The circuit diagram below shows the setup of the shift register with the LED’s and Arduino.

The pictures below show how this part of the project was assembled:

The circuit was tested on a Breadboard to check that the LED’s operated as expected.

The LED’s were stuck into the cardboard and resistors were added to the negative leg of the LED’s as before.

The chip was placed onto the Breadboard and that was stuck to the cardboard frame. It was then wired up to the Ardunio and LED’s

The finished clock is shown above! The green LED’s represent the weekdays starting from monday on the far left. The red LED’s represent the weekend.

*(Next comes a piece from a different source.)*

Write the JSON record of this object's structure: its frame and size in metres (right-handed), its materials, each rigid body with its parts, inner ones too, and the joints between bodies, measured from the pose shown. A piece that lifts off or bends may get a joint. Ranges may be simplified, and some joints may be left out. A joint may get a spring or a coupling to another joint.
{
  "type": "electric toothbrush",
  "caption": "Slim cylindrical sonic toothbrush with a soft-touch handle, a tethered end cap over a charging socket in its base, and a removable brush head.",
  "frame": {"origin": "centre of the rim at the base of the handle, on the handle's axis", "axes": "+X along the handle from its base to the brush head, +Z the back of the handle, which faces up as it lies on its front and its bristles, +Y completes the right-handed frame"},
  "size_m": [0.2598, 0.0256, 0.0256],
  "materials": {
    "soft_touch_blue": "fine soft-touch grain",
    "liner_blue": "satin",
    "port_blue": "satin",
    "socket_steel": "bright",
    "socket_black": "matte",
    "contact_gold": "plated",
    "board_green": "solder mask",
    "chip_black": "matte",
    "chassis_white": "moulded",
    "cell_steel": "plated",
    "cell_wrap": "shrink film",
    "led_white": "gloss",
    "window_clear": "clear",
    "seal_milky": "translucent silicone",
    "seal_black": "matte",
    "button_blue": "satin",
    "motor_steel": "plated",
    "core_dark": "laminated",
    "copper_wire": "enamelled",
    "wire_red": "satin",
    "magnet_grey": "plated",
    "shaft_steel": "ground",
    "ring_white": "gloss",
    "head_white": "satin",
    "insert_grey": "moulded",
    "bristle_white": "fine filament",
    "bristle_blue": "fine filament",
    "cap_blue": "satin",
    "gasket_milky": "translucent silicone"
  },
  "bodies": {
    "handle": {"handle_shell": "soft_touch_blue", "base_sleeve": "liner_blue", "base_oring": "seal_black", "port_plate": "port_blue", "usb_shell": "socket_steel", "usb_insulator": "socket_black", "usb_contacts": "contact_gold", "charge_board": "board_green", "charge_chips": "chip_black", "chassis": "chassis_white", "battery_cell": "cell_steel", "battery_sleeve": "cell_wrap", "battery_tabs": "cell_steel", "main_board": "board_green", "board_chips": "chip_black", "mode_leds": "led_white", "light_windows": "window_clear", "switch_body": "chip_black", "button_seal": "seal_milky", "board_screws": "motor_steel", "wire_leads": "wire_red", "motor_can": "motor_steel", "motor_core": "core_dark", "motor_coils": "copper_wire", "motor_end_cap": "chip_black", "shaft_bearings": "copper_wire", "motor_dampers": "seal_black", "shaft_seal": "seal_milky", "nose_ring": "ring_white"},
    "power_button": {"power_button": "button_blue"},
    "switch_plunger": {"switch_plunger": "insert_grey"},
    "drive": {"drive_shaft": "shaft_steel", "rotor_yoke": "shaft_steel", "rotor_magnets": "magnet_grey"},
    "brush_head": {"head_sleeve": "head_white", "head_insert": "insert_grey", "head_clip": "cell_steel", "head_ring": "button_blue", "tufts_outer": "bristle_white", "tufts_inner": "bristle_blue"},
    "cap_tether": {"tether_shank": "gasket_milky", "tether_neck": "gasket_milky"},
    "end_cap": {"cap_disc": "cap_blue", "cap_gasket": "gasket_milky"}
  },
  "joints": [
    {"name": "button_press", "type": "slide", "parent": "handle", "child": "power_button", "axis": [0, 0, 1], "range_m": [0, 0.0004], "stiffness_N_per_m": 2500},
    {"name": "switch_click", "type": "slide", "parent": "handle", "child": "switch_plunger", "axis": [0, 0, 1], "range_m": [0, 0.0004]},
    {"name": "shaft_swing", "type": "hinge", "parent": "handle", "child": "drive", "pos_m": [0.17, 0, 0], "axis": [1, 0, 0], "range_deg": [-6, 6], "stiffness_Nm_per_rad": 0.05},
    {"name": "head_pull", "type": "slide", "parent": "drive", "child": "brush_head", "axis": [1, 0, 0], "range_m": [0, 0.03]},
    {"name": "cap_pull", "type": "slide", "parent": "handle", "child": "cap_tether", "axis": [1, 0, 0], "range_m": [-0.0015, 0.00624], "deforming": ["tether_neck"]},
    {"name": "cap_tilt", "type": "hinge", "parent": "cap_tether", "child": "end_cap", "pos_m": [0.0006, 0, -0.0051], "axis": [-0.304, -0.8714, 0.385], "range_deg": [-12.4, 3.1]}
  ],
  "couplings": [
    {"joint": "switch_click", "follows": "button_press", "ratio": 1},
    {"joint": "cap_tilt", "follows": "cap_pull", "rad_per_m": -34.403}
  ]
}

The code below shows the addition part that I added in order to control the days of the week LED’s with the on/off push button: 
//Creating variables to store which day of the week it is.
int minute = 0;
int hour = 0;
int day = 0;
int daychange = 0;
//Variables to store the I/O pin of the 595 chip.
int clockPin = 16; 
int dataPin = 17; 
int latchPin = 15; 
 
//Pattern array to turn a single LED on at a time
byte pattern[7] = {
B00000001, 
B00000010, 
B00000100, 
B00001000, 
B00010000, 
B00100000, 
B01000000, 
//B10000000, Last bit is not used
};
 
//Setting the variables to outputs
void setup()
{
pinMode(latchPin, OUTPUT);
pinMode(clockPin, OUTPUT);
pinMode(dataPin, OUTPUT);
}
 
//Loop segment of the code
void loop()
{
 
//After 24 hours the day counter moves forward and the hour and minute are reset
if (hour >= 24) 
{
    day++;
    hour = 0;
    minute = 0; // reset minutes to zero
}
 
//After seven days have passed the day is reset to Monday
if (day >= 7)
{
    day = 0;
}
 
//Changing the bit pattern sent to the Arduino
digitalWrite(latchPin, LOW);
shiftOut(dataPin, clockPin, MSBFIRST, patterns[day]);
digitalWrite(latchPin, HIGH);  
   
//Reads the input from a push button and increases the day of the week accordingly without 
//changing the hour or minute.
daychange = digitalRead(18);  
if (daychange == LOW)
{
    day++;
    second = 0;
delay(250);
}
}
Adding days of the week!
  • An alarm system that flashes the LED’s that are currently on at a specified time could be a future implementation to the clock. In addition a piezo buzzer could serve as an audio aid for the alarm.